(C)NASA/ヒミコ
先ごろ、モンスター銀河の活動を捉えたと国立天文台が発表しました。
120億光年以上も離れた場所まで、日夜観測されています。
そんな遠方の銀河についてまとめました。
近傍銀河と遠方銀河の違いとは
天の川銀河の近傍にある銀河は、宇宙誕生から138億年進化した、現在の姿を見せて
います。一方で遠方銀河は、光が到達するのにかかった時間だけ「過去の姿」、すな
わち、宇宙誕生から数億年のという、若い状態の姿を見ていることになります。
近傍銀河 | 遠方銀河 | |
例 | 天の川銀河 | 再遠方で発見された初期の宇宙 |
質量 | 太陽の1兆倍の質量を持っている大型の銀河 | 天の川銀河の100分の1に満たない、小さな銀河 |
星間物質 | 恒星の10分の1ほどの量 | 質量の数10%をしめるガスやダストを含んでいる |
物質の組成 | ー | 現在よりも重元素が少ない |
スターバースト銀河 | 少ない | 多い |
活動性 | 「ライナー」と呼ばれる低光度の活動 | 「クェーサー」と呼ばれる極めて強力な活動 |
重元素は電磁波の放射によって、ガス雲からエネルギーを抜き冷却をします、原始的
な水素ガス雲では、その効果が弱いので、おそらく宇宙初期では、星形成の起こり方
が異なって、巨大な高温の恒星が形成されていたと考えられます。
その根拠としては、「ヒミコ」と名付けられた、宇宙誕生後8億年の天体が挙げられ
ます。

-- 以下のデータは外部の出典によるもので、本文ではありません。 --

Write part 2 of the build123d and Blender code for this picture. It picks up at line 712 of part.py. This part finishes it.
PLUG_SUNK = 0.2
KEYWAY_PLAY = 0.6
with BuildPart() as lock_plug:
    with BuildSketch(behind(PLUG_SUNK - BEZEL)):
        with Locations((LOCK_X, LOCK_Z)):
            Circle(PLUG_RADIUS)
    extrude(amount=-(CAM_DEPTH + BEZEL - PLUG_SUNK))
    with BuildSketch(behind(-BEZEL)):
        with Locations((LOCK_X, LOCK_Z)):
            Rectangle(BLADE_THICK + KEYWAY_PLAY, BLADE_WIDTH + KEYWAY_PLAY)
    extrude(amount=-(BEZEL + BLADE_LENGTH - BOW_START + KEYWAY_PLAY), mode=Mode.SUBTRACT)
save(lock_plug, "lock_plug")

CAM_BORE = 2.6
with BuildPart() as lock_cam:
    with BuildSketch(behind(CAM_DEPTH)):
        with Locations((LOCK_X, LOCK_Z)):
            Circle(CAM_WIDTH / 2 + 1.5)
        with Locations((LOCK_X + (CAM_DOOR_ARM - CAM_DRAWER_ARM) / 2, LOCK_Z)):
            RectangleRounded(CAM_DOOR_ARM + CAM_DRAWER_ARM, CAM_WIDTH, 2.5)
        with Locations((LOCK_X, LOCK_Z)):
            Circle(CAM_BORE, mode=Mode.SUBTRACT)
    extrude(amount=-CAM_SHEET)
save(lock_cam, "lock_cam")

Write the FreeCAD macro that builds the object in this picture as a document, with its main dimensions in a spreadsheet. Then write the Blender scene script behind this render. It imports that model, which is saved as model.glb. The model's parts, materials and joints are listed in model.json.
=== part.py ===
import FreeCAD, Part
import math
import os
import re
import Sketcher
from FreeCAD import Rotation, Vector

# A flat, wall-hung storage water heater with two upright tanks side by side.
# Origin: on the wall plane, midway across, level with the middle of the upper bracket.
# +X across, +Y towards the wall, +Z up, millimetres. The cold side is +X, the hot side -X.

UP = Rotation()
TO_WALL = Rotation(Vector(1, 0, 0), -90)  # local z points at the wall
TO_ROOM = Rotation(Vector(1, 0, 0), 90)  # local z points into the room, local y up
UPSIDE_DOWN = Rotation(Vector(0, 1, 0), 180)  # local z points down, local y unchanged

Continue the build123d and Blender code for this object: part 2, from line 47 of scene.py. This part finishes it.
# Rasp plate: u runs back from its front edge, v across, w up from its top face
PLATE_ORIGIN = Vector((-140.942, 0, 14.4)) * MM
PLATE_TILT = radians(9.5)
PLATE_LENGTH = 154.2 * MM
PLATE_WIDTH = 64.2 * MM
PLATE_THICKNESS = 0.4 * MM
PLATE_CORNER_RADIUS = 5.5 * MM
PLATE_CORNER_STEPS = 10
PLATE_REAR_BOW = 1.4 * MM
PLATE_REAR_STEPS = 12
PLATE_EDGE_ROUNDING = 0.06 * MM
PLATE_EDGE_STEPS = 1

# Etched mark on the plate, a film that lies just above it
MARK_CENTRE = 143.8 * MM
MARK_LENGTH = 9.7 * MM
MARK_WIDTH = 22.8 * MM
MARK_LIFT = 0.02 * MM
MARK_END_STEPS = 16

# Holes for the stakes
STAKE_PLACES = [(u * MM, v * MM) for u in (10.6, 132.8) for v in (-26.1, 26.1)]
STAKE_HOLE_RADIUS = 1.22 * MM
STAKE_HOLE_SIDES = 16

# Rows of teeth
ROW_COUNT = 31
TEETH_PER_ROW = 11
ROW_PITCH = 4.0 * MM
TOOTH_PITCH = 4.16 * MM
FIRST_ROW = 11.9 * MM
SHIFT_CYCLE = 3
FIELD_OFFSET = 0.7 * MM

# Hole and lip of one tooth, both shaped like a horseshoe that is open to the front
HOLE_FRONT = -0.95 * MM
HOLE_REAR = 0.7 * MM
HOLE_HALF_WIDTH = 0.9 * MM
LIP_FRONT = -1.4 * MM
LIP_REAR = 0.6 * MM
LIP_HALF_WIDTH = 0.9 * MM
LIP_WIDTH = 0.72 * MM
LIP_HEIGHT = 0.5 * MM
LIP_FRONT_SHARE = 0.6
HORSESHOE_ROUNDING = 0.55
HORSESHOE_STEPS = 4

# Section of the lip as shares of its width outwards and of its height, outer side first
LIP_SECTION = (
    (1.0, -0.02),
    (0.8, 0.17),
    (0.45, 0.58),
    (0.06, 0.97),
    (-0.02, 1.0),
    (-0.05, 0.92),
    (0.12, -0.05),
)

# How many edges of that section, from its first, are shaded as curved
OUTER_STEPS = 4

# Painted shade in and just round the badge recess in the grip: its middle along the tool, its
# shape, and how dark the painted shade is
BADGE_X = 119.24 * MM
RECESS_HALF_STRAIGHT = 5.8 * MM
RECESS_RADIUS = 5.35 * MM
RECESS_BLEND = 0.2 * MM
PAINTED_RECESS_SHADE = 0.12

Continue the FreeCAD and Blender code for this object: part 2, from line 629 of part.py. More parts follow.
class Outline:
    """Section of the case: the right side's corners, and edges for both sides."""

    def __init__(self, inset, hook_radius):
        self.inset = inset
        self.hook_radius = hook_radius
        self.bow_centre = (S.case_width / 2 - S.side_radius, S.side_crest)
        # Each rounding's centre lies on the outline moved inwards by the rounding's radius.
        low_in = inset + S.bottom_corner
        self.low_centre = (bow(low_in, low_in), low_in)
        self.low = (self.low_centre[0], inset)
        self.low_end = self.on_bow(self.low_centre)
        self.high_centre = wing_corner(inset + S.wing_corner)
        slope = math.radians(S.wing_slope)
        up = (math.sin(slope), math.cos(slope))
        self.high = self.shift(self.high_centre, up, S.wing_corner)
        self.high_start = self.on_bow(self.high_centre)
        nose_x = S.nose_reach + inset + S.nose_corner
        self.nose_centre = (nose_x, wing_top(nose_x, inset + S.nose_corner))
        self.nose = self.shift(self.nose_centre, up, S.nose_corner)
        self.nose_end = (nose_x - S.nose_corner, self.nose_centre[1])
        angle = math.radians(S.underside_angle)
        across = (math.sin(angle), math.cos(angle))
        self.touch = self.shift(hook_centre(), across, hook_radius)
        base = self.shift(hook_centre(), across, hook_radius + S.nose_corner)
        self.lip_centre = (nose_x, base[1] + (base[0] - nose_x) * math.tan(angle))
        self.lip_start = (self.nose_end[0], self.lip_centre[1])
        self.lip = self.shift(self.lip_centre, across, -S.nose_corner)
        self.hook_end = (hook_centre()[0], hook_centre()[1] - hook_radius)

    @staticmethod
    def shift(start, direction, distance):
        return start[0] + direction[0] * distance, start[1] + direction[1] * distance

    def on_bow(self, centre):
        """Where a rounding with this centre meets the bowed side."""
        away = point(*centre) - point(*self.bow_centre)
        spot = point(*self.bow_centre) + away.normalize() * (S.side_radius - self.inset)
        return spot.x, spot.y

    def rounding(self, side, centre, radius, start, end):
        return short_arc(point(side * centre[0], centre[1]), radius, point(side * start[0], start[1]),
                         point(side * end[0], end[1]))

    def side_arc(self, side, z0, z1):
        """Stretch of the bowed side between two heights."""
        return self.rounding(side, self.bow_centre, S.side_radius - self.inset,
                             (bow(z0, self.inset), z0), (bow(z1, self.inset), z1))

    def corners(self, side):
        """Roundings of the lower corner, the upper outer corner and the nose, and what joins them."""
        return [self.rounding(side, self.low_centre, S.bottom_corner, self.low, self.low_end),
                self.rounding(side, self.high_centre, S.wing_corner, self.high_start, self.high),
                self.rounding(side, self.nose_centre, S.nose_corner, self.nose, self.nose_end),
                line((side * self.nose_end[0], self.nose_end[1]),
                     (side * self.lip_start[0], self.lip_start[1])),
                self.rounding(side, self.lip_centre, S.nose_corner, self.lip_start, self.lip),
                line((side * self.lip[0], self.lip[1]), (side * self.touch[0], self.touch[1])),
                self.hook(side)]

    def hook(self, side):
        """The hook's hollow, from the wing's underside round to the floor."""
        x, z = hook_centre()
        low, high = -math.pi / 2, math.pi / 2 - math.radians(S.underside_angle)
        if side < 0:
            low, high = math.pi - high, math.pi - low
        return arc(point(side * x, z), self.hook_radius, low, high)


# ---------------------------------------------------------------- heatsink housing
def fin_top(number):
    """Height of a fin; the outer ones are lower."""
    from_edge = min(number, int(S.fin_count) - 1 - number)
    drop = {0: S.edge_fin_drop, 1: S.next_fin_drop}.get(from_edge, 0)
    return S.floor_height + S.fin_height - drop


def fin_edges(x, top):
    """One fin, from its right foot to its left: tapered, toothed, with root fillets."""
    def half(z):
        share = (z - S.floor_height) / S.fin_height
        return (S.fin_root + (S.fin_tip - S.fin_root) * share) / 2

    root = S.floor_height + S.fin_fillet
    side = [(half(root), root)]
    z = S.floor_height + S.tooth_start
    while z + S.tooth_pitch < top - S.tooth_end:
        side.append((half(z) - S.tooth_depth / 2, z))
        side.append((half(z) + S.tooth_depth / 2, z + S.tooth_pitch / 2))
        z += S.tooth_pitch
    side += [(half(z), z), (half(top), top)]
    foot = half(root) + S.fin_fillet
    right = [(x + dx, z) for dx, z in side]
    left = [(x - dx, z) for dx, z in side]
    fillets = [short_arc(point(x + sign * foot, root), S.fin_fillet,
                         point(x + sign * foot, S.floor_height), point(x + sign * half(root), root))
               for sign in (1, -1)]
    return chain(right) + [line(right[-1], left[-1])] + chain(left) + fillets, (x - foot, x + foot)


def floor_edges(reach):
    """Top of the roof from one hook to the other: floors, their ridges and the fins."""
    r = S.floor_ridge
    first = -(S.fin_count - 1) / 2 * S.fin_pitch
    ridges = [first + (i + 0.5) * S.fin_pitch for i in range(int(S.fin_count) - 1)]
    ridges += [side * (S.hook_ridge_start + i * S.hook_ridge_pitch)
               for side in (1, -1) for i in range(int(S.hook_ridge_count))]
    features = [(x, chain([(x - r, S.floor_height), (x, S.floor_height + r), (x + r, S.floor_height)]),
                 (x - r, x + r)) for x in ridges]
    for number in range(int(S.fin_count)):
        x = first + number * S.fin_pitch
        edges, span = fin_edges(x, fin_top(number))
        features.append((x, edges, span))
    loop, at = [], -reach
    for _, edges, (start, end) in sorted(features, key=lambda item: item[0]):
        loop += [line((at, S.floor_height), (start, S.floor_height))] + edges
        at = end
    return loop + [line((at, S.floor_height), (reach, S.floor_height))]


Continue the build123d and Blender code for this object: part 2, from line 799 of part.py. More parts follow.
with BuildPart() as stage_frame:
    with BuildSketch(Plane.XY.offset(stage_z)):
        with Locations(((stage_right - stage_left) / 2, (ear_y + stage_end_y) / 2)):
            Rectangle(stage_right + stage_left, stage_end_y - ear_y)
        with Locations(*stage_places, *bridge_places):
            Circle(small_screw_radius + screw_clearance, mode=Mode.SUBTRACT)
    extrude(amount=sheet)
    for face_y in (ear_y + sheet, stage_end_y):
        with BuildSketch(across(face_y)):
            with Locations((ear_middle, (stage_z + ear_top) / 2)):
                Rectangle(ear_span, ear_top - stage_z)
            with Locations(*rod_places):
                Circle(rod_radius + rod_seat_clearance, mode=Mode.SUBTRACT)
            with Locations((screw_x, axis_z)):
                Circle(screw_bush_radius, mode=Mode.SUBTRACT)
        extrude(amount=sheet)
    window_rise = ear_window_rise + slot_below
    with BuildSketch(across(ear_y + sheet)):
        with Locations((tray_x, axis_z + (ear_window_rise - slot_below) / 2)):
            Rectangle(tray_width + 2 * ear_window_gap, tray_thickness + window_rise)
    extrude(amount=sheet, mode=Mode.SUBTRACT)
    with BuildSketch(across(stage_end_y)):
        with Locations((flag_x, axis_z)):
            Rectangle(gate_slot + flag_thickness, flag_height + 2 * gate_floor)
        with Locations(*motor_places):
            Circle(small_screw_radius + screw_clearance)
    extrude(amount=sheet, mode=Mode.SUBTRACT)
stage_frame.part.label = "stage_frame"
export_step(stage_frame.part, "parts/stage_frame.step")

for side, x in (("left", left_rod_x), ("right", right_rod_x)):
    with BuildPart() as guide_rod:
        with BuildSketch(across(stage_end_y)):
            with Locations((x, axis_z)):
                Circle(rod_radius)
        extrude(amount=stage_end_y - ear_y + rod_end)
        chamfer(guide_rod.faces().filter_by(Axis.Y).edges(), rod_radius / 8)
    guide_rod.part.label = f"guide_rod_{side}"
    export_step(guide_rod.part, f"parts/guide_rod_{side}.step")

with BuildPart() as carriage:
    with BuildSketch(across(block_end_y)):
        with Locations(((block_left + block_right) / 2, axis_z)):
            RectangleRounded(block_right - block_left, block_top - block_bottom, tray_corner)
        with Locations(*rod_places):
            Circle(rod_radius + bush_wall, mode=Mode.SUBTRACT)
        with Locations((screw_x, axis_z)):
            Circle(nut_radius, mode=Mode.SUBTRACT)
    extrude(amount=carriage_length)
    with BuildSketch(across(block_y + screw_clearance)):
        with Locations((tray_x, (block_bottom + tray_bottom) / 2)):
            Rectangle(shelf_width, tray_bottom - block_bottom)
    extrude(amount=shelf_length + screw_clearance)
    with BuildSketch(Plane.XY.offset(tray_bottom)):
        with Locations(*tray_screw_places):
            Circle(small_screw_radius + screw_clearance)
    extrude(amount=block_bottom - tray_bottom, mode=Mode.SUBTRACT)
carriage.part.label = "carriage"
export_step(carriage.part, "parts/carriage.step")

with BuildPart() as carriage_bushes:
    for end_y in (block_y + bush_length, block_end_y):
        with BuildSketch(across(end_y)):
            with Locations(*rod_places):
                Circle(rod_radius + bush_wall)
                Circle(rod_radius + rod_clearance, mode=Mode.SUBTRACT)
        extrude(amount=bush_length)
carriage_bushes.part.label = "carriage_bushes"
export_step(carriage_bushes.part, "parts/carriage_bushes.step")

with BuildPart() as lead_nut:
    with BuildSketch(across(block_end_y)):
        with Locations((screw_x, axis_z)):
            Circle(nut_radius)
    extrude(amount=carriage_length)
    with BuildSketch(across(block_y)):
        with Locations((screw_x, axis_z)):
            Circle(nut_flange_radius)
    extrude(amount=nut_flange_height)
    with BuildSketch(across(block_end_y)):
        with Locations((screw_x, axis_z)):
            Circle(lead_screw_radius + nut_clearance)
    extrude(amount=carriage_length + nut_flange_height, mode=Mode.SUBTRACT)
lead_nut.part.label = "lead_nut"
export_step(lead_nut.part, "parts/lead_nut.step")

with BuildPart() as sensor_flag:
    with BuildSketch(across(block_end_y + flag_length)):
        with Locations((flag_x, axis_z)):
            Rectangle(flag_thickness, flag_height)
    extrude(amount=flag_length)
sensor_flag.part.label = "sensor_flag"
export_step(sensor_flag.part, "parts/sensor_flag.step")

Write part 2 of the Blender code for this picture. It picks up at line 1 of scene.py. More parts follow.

「ライマンαブローブ」と呼ばれる巨大な電離ガス雲が、恒星の集団3つを包み
込んで、星形成を盛んに起こしていると考えられています。
銀河でスターバーストが起こると、銀河中のガスが急激に消費され、大質量星からの
放射や、超新星爆発による銀河風もガスを吹き飛ばして、星生成活動を停止してしま
います。
では、宇宙初期はどのような星形成の、可能性があるかというと、銀河同士が盛んに
衝突合体して成長すると考えられていました。ここで、思い出して欲しいのが、先ご
ろ観測された「モンシター銀河」です。
(C)国立天文台/モンシター銀河の想像図
「モンスター銀河」というのは衝突合体して、お互いの重力の影響で、狭い範囲で
ガスが圧縮状態に陥り、星形成が猛烈に進んでいる状態になっている銀河のことを
呼んでいます。
銀河衝突のメカニズムの解明などの課題は、まだたくさんありますが、「モンスター
銀河」の証拠が観測できたのは初めてのことで、素晴らしい発見です。また、少しづ
つ、集められたパズルのピースを、合わせていっている工程がワクワクしますね。
宇宙からするとほんの小さな一部分のピースがあっただけのことですが、人類の宇宙
の謎解きには大きな功績ですね。
(C)国立天文台/活動銀河内のガスの分布
最遠方銀河について
最遠方銀河と呼ばれる領域は、現在から134億年前の、ビッグバンからは4億年後の
初期宇宙です。地球からの距離は320億光年になります。
この銀河は、天の川銀河の25分の1の大きさで、質量はわずか1%しか持たない、小
さな銀河です。もの関わらず、観測できるのは、望遠鏡の技術だけではなく、銀河が
明るいからです。
なぜ明るいかというと、通常考えられるのは、星形成が星の輝きを放つので、それだ
けたくさんの星形成が活発に起きていると考えらえれます。その星形成率は、現在の
天の川銀河の約20倍の効率にもなります。
星遠方銀河を観測するには光学観測は望めません、星形成の明るさを頼りにしてはい
ますが、活動中のガスやダストが温められて、赤外線で明るくなるのを、観測するの
で、赤方偏移による波長を検出しています。
暗く小さな初期宇宙の銀河でも、活動が活発なおかげで、画像として捉えられてい
ます。
(C)NASA/GN-z11(2017年2月の時点で最遠方銀河)
宇宙誕生0秒後から3億年後ごろまでについて
「宇宙誕生0秒後から3億年後ごろまで」についてまとめたページは
こちらをご覧ください。
まとめ
遠方の銀河についてまとめました。
「モンスター銀河」のニュースを聞いたときのドキドキやワクワク感は、
天文ファンや宇宙に興味のある方なら共有したのではないでしょうか。
遠く離れた最遠方の宇宙で起こっている出来事の、想像ではないところが垣間見れた
瞬間です。こうやって、次々に新しい発見があるので、宇宙は楽しいですね。
もし、宇宙に興味のない方は、入り口に立ってないで、中に入ってみませんか?
まずは、夜空をあなたの部屋の窓から、眺めて見るところから。。。
どうでしょう。
良い観望でありますように。。。